Prob/Stat gurus - methodological problem?

There is a reason why I’m posing this question, but the situation is quite complicated, so I’ll leave my motivation for a later time. For now, here’s the scenario:

Each of 100 people is randomly assigned a number from 1 to 100, and this drawing process determines the order in which the people involved can choose their apartments (#1 picks first, then #2, and so on). The apartments range from being in excellent condition to being in extremely poor condition, so those with lower numbers will most likely get the best apartments. After all 100 people have been paired with a number, however, approximately 20 of these people are crossed off the list because they never even needed an apartment in the first place. Because these people do not need to choose an apartment, then, they are merely skipped in the apartment-selection process – a non-apartment-needing person with #5, for example, will be skipped over, and the person with #6 will actually be the fifth to choose an apartment (assuming that no other non-needers had lower numbers). Now, it seems rather absurd to me that people who never needed an apartment would be paired with numbers anyway; I would think that the non-apartment-needers should be excluded from the original random drawing (so that each of 80 people would be randomly assigned a number from 1-80 instead). My question is, though: even though it seems silly, is there really a methodological problem in the first scenario? Does a person’s chance of getting any one number increase if the non-needers are excluded from the original process, even though they are still skipped over in the first scenario? Does the violation of independence render the random assignment process fundamentally flawed?

Any explanations/conclusions would be MUCH appreciated.

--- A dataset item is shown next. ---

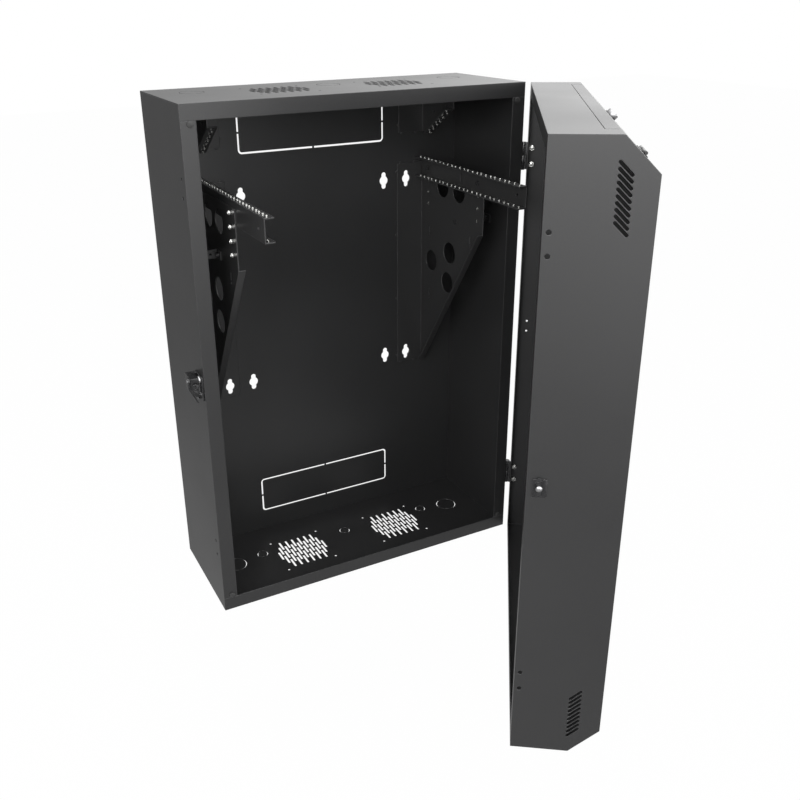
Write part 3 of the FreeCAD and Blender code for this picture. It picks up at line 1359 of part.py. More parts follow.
# The hook hangs at rest; a quarter turn swings its eye up and forward on to the strike stud.
eye = ("(latch_y + stud_below)", "(latch_level - stud_ahead)")
body = new_body("latch_hook")
hook_start = f"({hook_in} - latch_hook_gauge)"
sketch = new_sketch(body, "YZ_Plane", hook_start)
slot(sketch, ("latch_y", "latch_level"), eye, "hook_arm")
pad(body, sketch, "latch_hook_gauge")
for across, up, radius in (
    ("latch_y", "latch_level", "lever_top"),
    (*eye, "stud_radius + hook_mouth + hook_eye"),
):
    sketch = new_sketch(body, "YZ_Plane", hook_start)
    circle(sketch, across, up, radius)
    pad(body, sketch, "latch_hook_gauge")
sketch = new_sketch(body, "YZ_Plane")
lead = "(mouth_reach / sqrt(stud_ahead ^ 2 + stud_below ^ 2))"
mouth_end = (f"{eye[0]} - stud_ahead * {lead}", f"{eye[1]} - stud_below * {lead}")
slot(sketch, eye, mouth_end, "stud_radius + hook_mouth")
circle(sketch, "latch_y", "latch_level", "latch_shaft + latch_play")
pocket(body, sketch)
finish(body, "latch_hook")

cylinder_body = cylinder(
    "lock_radius",
    "lock_length",
    (lock_axis[0], f"{body_front} + lock_length - lock_proud", lock_axis[2]),
    "vector(1; 0; 0)",
    "90",
)
keyway = block(
    ("key_slot", "2 * key_slot_depth", "key_slot_length"),
    (
        f"{lock_axis[0]} - key_slot / 2",
        f"{body_front} - lock_proud - key_slot_depth",
        f"{lock_axis[2]} - key_slot_length / 2",
    ),
)
finish(without(cylinder_body, [keyway]), "lock_cylinder")

document.recompute()
for item in document.Objects:
    if any(word in item.State for word in ("Invalid", "Error")):
        raise RuntimeError(f"{item.Name} ({item.Label}) failed: {item.State}")
names = [item.Label for item in subparts]
if len(names) != len(set(names)):
    raise RuntimeError("two sub-parts share a name")
for item in subparts:
    if item.Shape.isNull() or not item.Shape.isValid():
        raise RuntimeError(f"{item.Label} has no valid shape")

os.makedirs("parts", exist_ok=True)
for item in subparts:
    item.Shape.exportStep(f"parts/{item.Label}.step")
    print(f"{item.Label:24} {len(item.Shape.Solids):3} {item.Shape.Volume / 1000:9.2f} cm3")
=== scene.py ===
import json
import logging
import math
from dataclasses import dataclass, field
from enum import Enum

import bmesh
import bpy
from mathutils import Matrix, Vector


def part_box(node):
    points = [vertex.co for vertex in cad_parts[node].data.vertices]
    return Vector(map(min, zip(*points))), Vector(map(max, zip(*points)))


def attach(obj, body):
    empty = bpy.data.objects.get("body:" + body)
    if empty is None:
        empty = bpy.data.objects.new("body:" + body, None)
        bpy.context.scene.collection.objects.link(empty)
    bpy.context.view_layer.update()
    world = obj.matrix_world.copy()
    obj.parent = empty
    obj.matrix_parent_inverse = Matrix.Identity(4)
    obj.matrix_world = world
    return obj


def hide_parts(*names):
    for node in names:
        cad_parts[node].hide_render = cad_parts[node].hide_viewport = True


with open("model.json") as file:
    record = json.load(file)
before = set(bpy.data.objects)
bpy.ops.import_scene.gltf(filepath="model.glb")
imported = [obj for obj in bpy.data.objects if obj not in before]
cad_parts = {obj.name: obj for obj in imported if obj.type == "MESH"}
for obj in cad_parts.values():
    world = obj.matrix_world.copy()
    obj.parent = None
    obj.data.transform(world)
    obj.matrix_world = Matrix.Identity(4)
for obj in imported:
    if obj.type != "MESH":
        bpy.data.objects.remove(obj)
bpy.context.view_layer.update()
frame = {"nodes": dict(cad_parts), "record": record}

LOG = logging.getLogger("wall_cabinet")
NODES = frame["nodes"]
BODY_OF = {node: body for body, nodes in frame["record"]["behaviour"]["bodies"].items() for node in nodes}
SLOT_OF = {part["node"]: part["material_slot"] for part in frame["record"]["subparts"]}

Colour = tuple[float, float, float]
Rgba = tuple[float, float, float, float]
Triple = tuple[float, float, float]
Span = tuple[float, float]
Stops = tuple[tuple[float, float], ...]
Socket = bpy.types.NodeSocket

WHITE: Rgba = (1.0, 1.0, 1.0, 1.0)
# Most values of a noise texture lie in this range.
NOISE_SPAN: Span = (0.3, 0.7)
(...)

There is a method to my madness!


I don’t think that statistically there is a problem, because if 20 people are eliminated after the first drawing, there’s no real effect on the outcome. ie - If you drew six and a non-apartment needer drew 5, and was subsequently eliminated from the running, then, effectively, you become #5, and numbers 80-100 are essentially unused. The probability remains 1/80 of choosing a particular number. (You can’t just look at the experiements design when compiling your statistics, you have to look at the actual execution)

I’m curious to know why the first method would be used though.

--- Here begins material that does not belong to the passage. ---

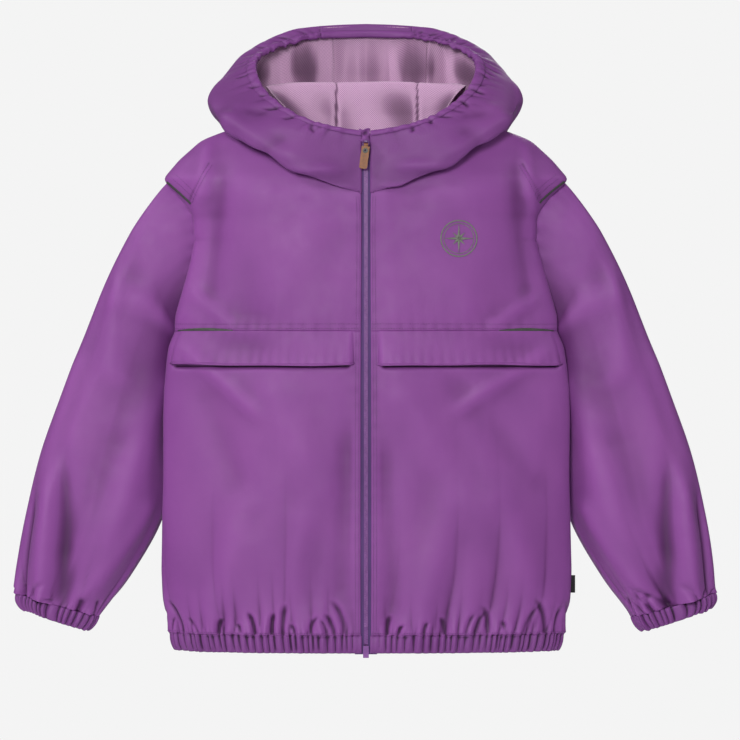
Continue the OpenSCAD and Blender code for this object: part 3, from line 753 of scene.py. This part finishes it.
def plain_sleeve(angle, t):
    """The sleeve: angle 0 at the outer edge, 90 in front, 180 at the inner edge; t from armhole to cuff."""
    a = np.radians(angle)
    o, n = curve(SLEEVE_OUT, t), curve(SLEEVE_IN, t)
    m, half = (o + n) / 2, (o - n) / 2
    c = np.cos(a)
    s = np.sign(c) * np.abs(c) ** ROUND
    y = curve(SLEEVE_Y, t) - 18 * s * (1 - smooth(t * 1.2 - 0.2)) - curve(SLEEVE_D, t) * np.sin(a)
    ring = np.stack([m[..., 0] + half[..., 0] * s, y, m[..., 1] + half[..., 1] * s], -1)
    z = HOLE_MIDDLE + HOLE_REACH * np.cos(a)
    hole_y = 11 - 18 * np.sin(a)
    x = body_w(z) * np.clip(1 - np.abs(hole_y / 52) ** 2.4, 0, 1) ** (1 / 2.4) - 3.5
    hole = np.stack([x + 0 * t, hole_y + 0 * t, z + 0 * t], -1)
    return mix(hole, ring, smooth(t / 0.13)[..., None])


sleeve_waves = waves(23, 7, 70, 150, 0.3)
sleeve_pleats = {side: [gathers(71 + side, 4, CUFF_ROUND - 4, 6.6, 9, 2.6),
                        gathers(151 + side, 5, CUFF_ROUND - 5, 17, 32, 4.2),
                        gathers(251 + side, 8, CUFF_ROUND - 8, 44, 84, 6.0)] for side in (1, -1)}
cuff_pleats = {side: [gathers(71 + side, 4, CUFF_ROUND - 4, 6.6, 400, 5.0)] for side in (1, -1)}
# Long folds of the sleeve: place round it and along it at both ends, width and height.
sleeve_strokes = [(88, 320, 71, 490, 8, 8.0), (79, 300, 50, 500, 6, -5.6), (102, 340, 92, 500, 5, -5.0),
                  (34, 150, 58, 400, 13, 4.6), (78, 60, 88, 310, 14, -4.6), (52, 250, 66, 400, 10, -3.6),
                  (20, 40, 92, 130, 12, 3.4), (96, 100, 66, 200, 12, 3.0), (104, 190, 96, 330, 11, 3.6),
                  (26, 330, 44, 450, 9, 4.0), (150, 80, 190, 400, 18, 4.4)]


def sleeve_relief(side, angle, t):
    s = (180 - angle) / 360 * CUFF_ROUND
    run = t * SLEEVE_LONG
    calm = smooth(s / 12) * smooth((CUFF_ROUND - s) / 12)
    up = (1 - t) * SLEEVE_LONG
    lift = (gather_field(s, up, sleeve_pleats[side]) - 4.0 * np.exp(-((up / 60) ** 2))) * calm
    lift += hook_field(s, up, 351 + side, 6, CUFF_ROUND - 6, 16, 46, 5.2) * calm
    broad = wave_field(s * 2.1, run * 0.5, sleeve_waves, 3.6)
    lift += broad * smooth(run / 60) * smooth((1 - t) * 9) * calm
    lift += strokes_field(s, run, sleeve_strokes) * calm
    lift += pucker(s * 1.6, run - 8, 12, 9, 0.5, 3.3 + side) * calm
    # The sleeve tucks in at the armhole seam, except over the shoulder.
    lift -= 6.0 * np.exp(-((run / 34) ** 2)) * smooth((np.abs(angle) - 40) / 50)
    lift += groove(SLEEVE_LONG * (1 - t), 1.8, 0.4)
    return lift


def on_sleeve(side, angle, t):
    angle, t = np.broadcast_arrays(np.asarray(angle, float), np.asarray(t, float))
    p = plain_sleeve(angle, t)
    around = plain_sleeve(angle - 0.5, t) - plain_sleeve(angle + 0.5, t)
    up = plain_sleeve(angle, np.clip(t - 0.002, 0, 1)) - plain_sleeve(angle, np.clip(t + 0.002, 0, 1))
    p = p + unit(np.cross(around, up)) * sleeve_relief(side, angle, t)[..., None]
    return p * np.array([side, 1, 1])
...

What I mean is that the original numbers your probability calculations should be based on are 1/80, not 1/100.

Assigning 80 people a different random number from 1 to 80 is the same as

Assigning 80 people a different random number from 1 to 100 is the same as

Assigning 100 people a different random number from 1 to 100 and discarding a predetermined 20 people.

When I was in college, there was a scenario which was like this except that, for example, 30 of the people would be in the drawing just in case they got a pick in the top 1/3. Discarding 20 people selected to have poor picks is a different probability distribution. This is not the scenario as stated, but I wouldn’t be surprised if that might happen in a real world situation.